# Simultaneous equations

With equations that have more than one unknown, simultaneous equations can be used in solving for them. This challenge will only deal with linear equations with two unknowns, to make things as elementary as possible.

The program should take two lines of input from stdin, each containing a linear equation with two unknowns (x and y). Output should be in the form x=<x-value>, y=<y-value>, where the angled bracketed text should be replaced by the appropriate value. Non-integer values can be outputted in either decimal point form rounded to at least 3 decimal places or until the fraction terminates (eg. 1/2 would be 0.5 not 0.500), or simplest (improper, not mixed) fraction form (as all results will be rational). If the equations are unsolvable (ie are parallel but not equivalent), output Unsolvable. If the equations are equivalent and would therefore have an infinite number of solutions, output Degenerate.

The use of external modules is not allowed. Also, any library functions that solve equations (this applies especially to Mathematica) are not allowed.

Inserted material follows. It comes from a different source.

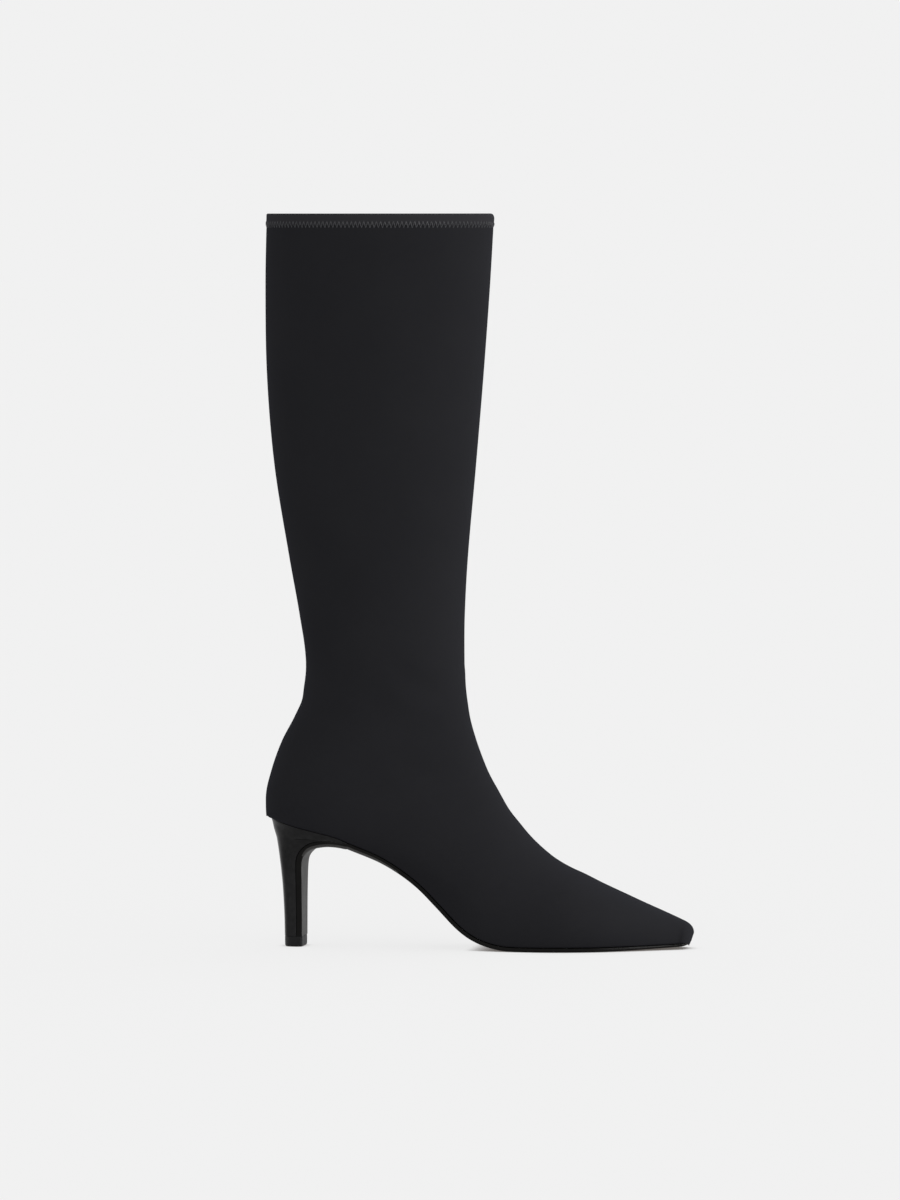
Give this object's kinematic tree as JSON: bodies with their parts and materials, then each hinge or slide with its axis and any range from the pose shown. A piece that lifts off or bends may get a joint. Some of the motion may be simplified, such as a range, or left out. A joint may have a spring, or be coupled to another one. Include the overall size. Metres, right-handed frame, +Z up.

Each equation in the input will be in general form, with no whitespace. If a coefficent or the constant term is 0, the whole term will not appear, and if a coefficient is ±1, only the pronumeral will appear.

Test cases:

Input:                 Input:                 Input:                 Input:
7x+4y-8=0              4x+3y+32=0             x-y=0                  2x+5y-1=0
x-8y+1=0               x-4=0                  x-y+5=0                2x+5y-1=0
Output:                Output:                Output:                Output:
x=1, y=1/4 (or 0.25)   x=4, y=-16             Unsolvable             Degenerate


This is once again , so shortest code wins.

## Python 3, 250

I reuse the code for parsing the input for each of the "coefficients" of x, y, and "=" by putting it into a string and multiplying it the right number of times.

For the "coefficient of =" case to work (absence means 0, not 1, like for x and y), the last "0" of the input has to be thrown away (and then magic takes over...). Makes heavy use of short circuiting in logic expressions, and of False==0.

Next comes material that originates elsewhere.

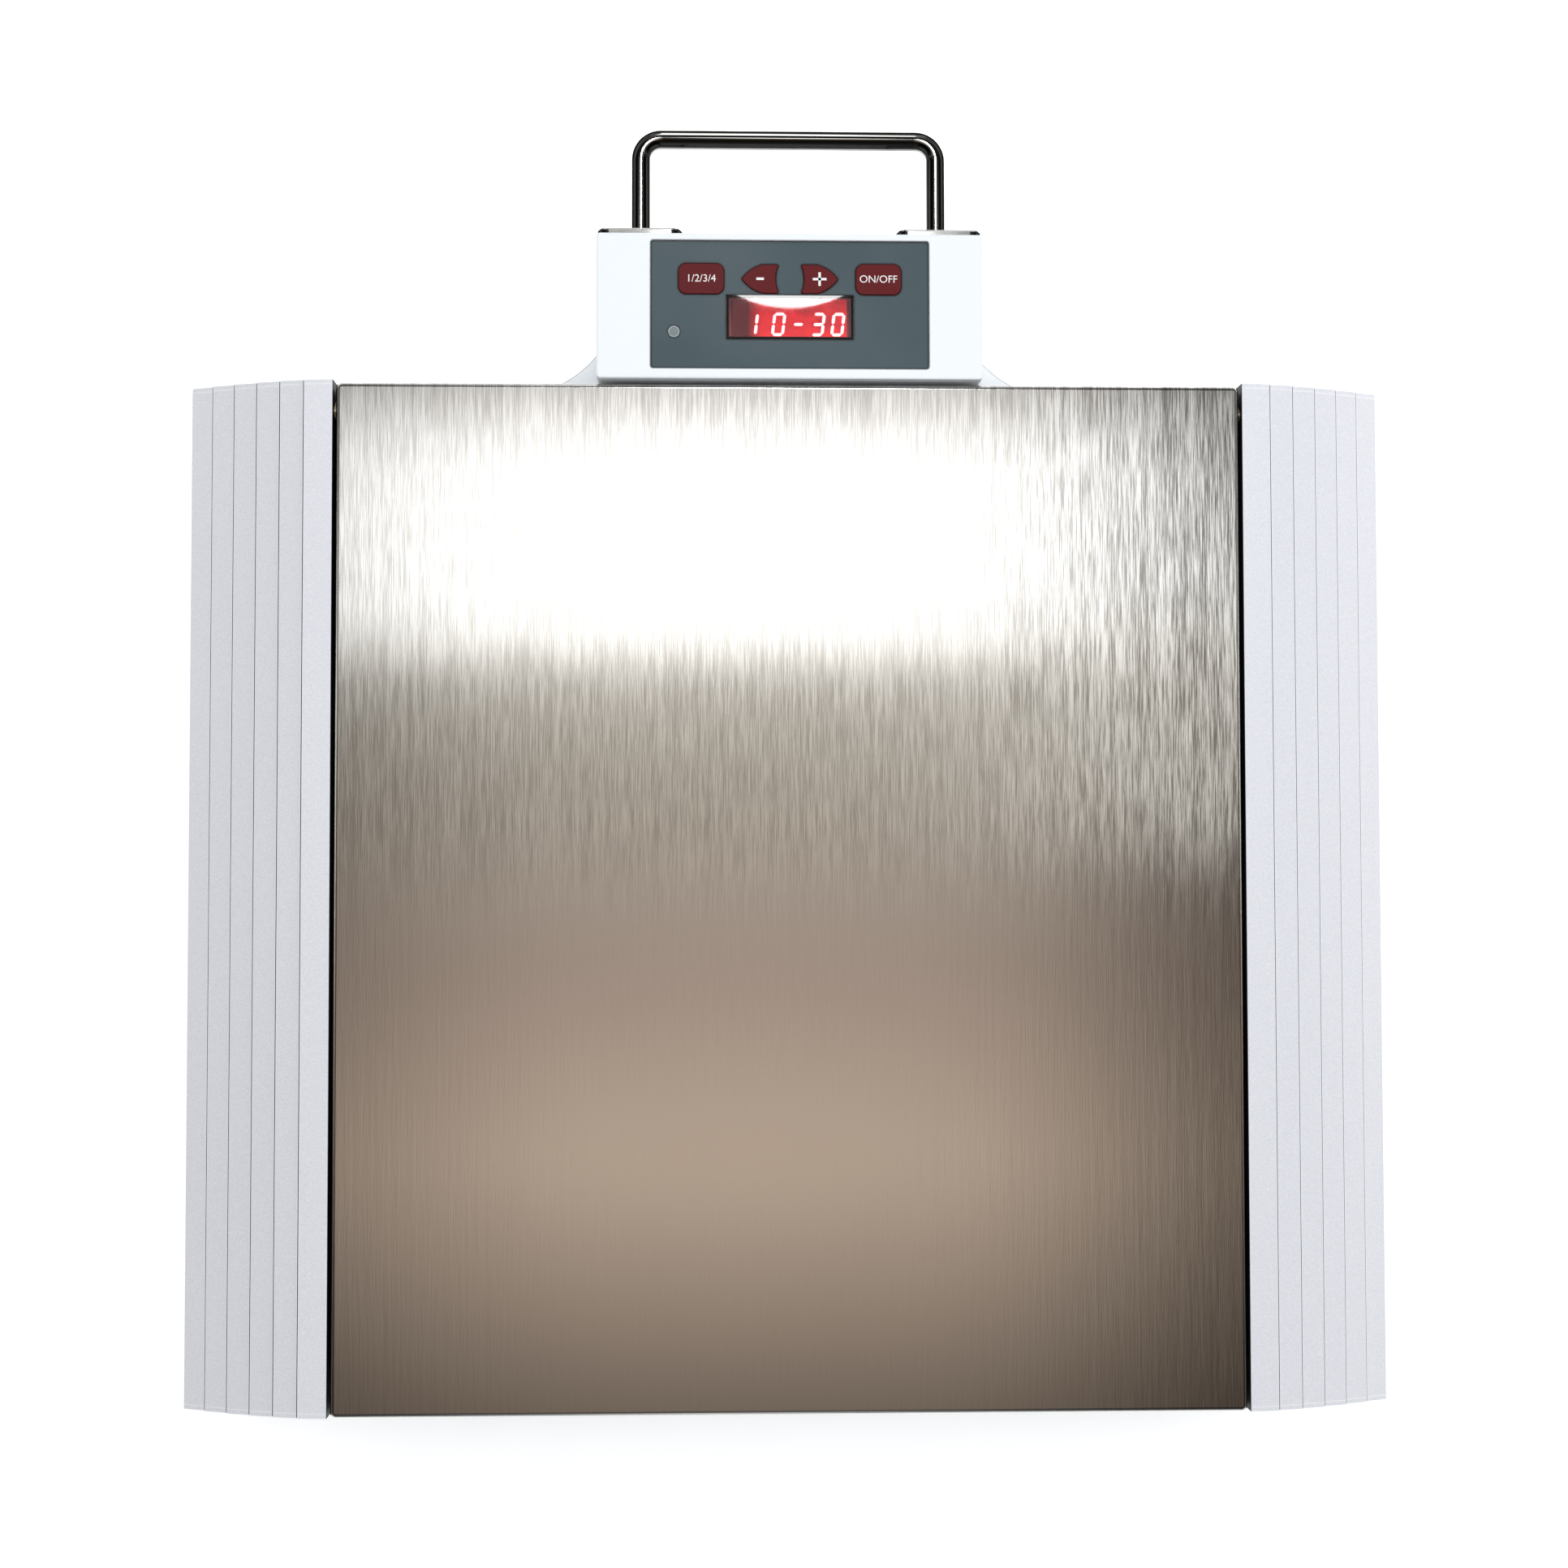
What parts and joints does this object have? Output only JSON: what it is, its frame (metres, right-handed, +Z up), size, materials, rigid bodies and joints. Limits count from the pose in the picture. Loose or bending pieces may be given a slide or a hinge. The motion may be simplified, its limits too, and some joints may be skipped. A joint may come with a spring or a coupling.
{
  "type": "reflow oven",
  "caption": "Flat bench-top reflow oven: brushed steel lid hinged between stepped side profiles, with a keypad console and a carry handle at the rear.",
  "frame": {"origin": "bottom centre of the whole object's box, at bench level under the feet", "axes": "+Z up; +Y to the rear, towards the console and carry handle; +X to the right for a user at the front"},
  "size_m": [0.5294, 0.564, 0.112],
  "materials": {
    "lid_steel": "brushed along the depth",
    "profile_metal": "fine bead-blasted, clear anodised",
    "console_paint": "fine-textured light powder coat",
    "case_paint": "satin grey powder coat",
    "chamber_steel": "bright rolled stainless",
    "plated_steel": "zinc plated",
    "handle_steel": "polished",
    "overlay_film": "matt slate blue-grey film",
    "key_red": "satin dark red",
    "window_smoke": "clear red tinted pane",
    "display_black": "black display face with lit red digits",
    "lamp_clear": "unlit clear lamp",
    "circuit_board": "green solder mask",
    "black_plastic": "moulded black",
    "brass_contact": "plated contacts",
    "rubber_black": "matt",
    "seal_rope": "braided glass seal",
    "mineral_wool": "pressed fibre",
    "quartz": "frosted quartz",
    "ceramic_white": "unglazed"
  },
  "bodies": {
    "root": {"base_plate": "case_paint", "rubber_feet": "rubber_black", "foot_screws": "plated_steel", "side_profile_left": "profile_metal", "side_profile_right": "profile_metal", "profile_caps_front": "profile_metal", "profile_caps_rear": "profile_metal", "cap_screws": "plated_steel", "front_panel": "case_paint", "rear_panel": "case_paint", "panel_screws": "plated_steel", "support_rails": "plated_steel", "liner_tub": "chamber_steel", "base_insulation": "mineral_wool", "tub_gasket": "seal_rope", "lower_reflector": "chamber_steel", "lower_heaters": "quartz", "lower_heater_caps": "ceramic_white", "lower_heater_brackets": "chamber_steel", "rack_supports": "chamber_steel", "board_rack": "plated_steel", "thermocouple": "plated_steel", "lid_bumpers": "rubber_black", "hinge_pins": "plated_steel", "console_bracket": "console_paint", "console_housing": "console_paint", "console_base_cover": "console_paint", "console_screws": "plated_steel", "keypad_overlay": "overlay_film", "display_window": "window_smoke", "display_module": "display_black", "status_lamp": "lamp_clear", "control_board": "circuit_board", "board_standoffs": "brass_contact", "tact_switches": "black_plastic", "carry_handle": "handle_steel", "handle_rosettes": "handle_steel", "handle_screws": "plated_steel", "fan_frame": "black_plastic", "power_board": "circuit_board", "power_components": "black_plastic", "power_inlet": "black_plastic", "inlet_contacts": "brass_contact", "switch_frame": "black_plastic", "control_cable": "black_plastic", "cable_grommets": "rubber_black"},
    "lid": {"lid_skin": "lid_steel", "lid_inner_pan": "chamber_steel", "lid_insulation": "mineral_wool", "lid_screws": "plated_steel", "hinge_bushes": "brass_contact", "upper_heaters": "quartz", "upper_heater_caps": "ceramic_white", "upper_heater_brackets": "chamber_steel"},
    "menu_key": {"key_menu": "key_red"},
    "minus_key": {"key_minus": "key_red"},
    "plus_key": {"key_plus": "key_red"},
    "start_key": {"key_start": "key_red"},
    "rocker": {"switch_rocker": "black_plastic"},
    "rotor": {"fan_rotor": "black_plastic"}
  },
  "joints": [
    {"name": "lid_hinge", "type": "hinge", "parent": "root", "child": "lid", "pos_m": [0, 0.1535, 0.1015], "axis": [-1, 0, 0], "range_deg": [0, 88]},
    {"name": "menu_press", "type": "slide", "parent": "root", "child": "menu_key", "axis": [0, 0, -1], "range_m": [0, 0.0005], "stiffness_N_per_m": 400, "springref_m": -0.001},
    {"name": "minus_press", "type": "slide", "parent": "root", "child": "minus_key", "axis": [0, 0, -1], "range_m": [0, 0.0005], "stiffness_N_per_m": 400, "springref_m": -0.001},
    {"name": "plus_press", "type": "slide", "parent": "root", "child": "plus_key", "axis": [0, 0, -1], "range_m": [0, 0.0005], "stiffness_N_per_m": 400, "springref_m": -0.001},
    {"name": "start_press", "type": "slide", "parent": "root", "child": "start_key", "axis": [0, 0, -1], "range_m": [0, 0.0005], "stiffness_N_per_m": 400, "springref_m": -0.001},
    {"name": "rocker_tilt", "type": "hinge", "parent": "root", "child": "rocker", "pos_m": [0.141, 0.1667, 0.0405], "axis": [-1, 0, 0], "range_deg": [0, 16]},
    {"name": "fan_spin", "type": "hinge", "parent": "root", "child": "rotor", "pos_m": [-0.165, 0.1667, 0.0405], "axis": [0, 1, 0], "continuous": true}
  ]
}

Uses Python's feature of leaving off trailing zeros of floats (finding out if the solution is an integer is still necessary).

exec((("R=input()[:-1];"+"*_,R=I,*_=R.split(%r);%s=R!=I and int(I in'+-'and I+'1'or I);"*3)*2)%tuple("xXyY=Cxxyy=c"))
d,u,v=X*y-Y*x,C*y-c*Y,X*c-x*C
print(d and"x=%s, y=%s"%(u%d and-u/d or-u//d,v%d and-v/d or-v//d)or"UDnesgoelnvearbaltee"[u==v==0::2])

• "UDnesgoelnvearbaltee"[u==v==0::2] might be one of the neatest little Python tricks I've ever seen. Kudos for that. – Kasran Nov 25 '14 at 7:10

## Python 2 - 497

def i(x):return-1 if x=="-"else int(x)if x else 1
def g(a,b):return g(b,a%b) if b else a
r=raw_input
u=r()[:-2]
v=r()[:-2]
t=u==v
a=u.find("x")
a,u=0 if a<0 else i(u[:a]),u[a+1:]
b=u.find("y")
b,u=0 if b<0 else i(u[:b]),u[b+1:]
e=-i(u) if u else 0
c=v.find("x")
c,v=0 if c<0 else i(v[:c]),v[c+1:]
d=v.find("y")
d,v=0 if d<0 else i(v[:d]),v[d+1:]
f=-i(v) if v else 0
x,y,z=e*d-f*b,a*f-c*e,a*d-b*c
m,n=g(x,z),g(y,z)
print"Degenerate"if t else"x=%d/%d, y=%d/%d"%(x/m,z/m,y/n,z/n)if z else"Unsolvable"

• Sorry - I just realised I typed Unsolveable in the test cases wrong. It should be Unsolvable. Edited now. – Volatility Aug 28 '13 at 6:43
• It's okay, it doesn't seem like a misspelled word. – miles Aug 28 '13 at 6:45
• I tried this and got Degenerate for x=0,y=0, which is wrong. – Reinstate Monica Aug 28 '13 at 12:51
• I see it now, testing for equality after modifying the string, how dumb – miles Aug 28 '13 at 13:14

## Python 2, 244 chars

import re
def P():e=re.sub(r'(\d)(x|y)',r'\1*\2',raw_input()[:-2]);x=y=0.;c=eval(e);x=1;a=eval(e)-c;x,y=y,x;return a,eval(e)-c,c
a,b,c=P()
d,e,f=P()
D=a*e-d*b
X=b*f-c*e
print'x=%g, y=%g'%(X/D,(c*d-a*f)/D)if D else'UDnesgoelnvearbaltee'[X==0::2]


Throws some * characters in the right place, then evaluates the LHS on various combinations of x,y in {0,1} to derive the coefficients. Then it does the standard determinant computations to find the solution.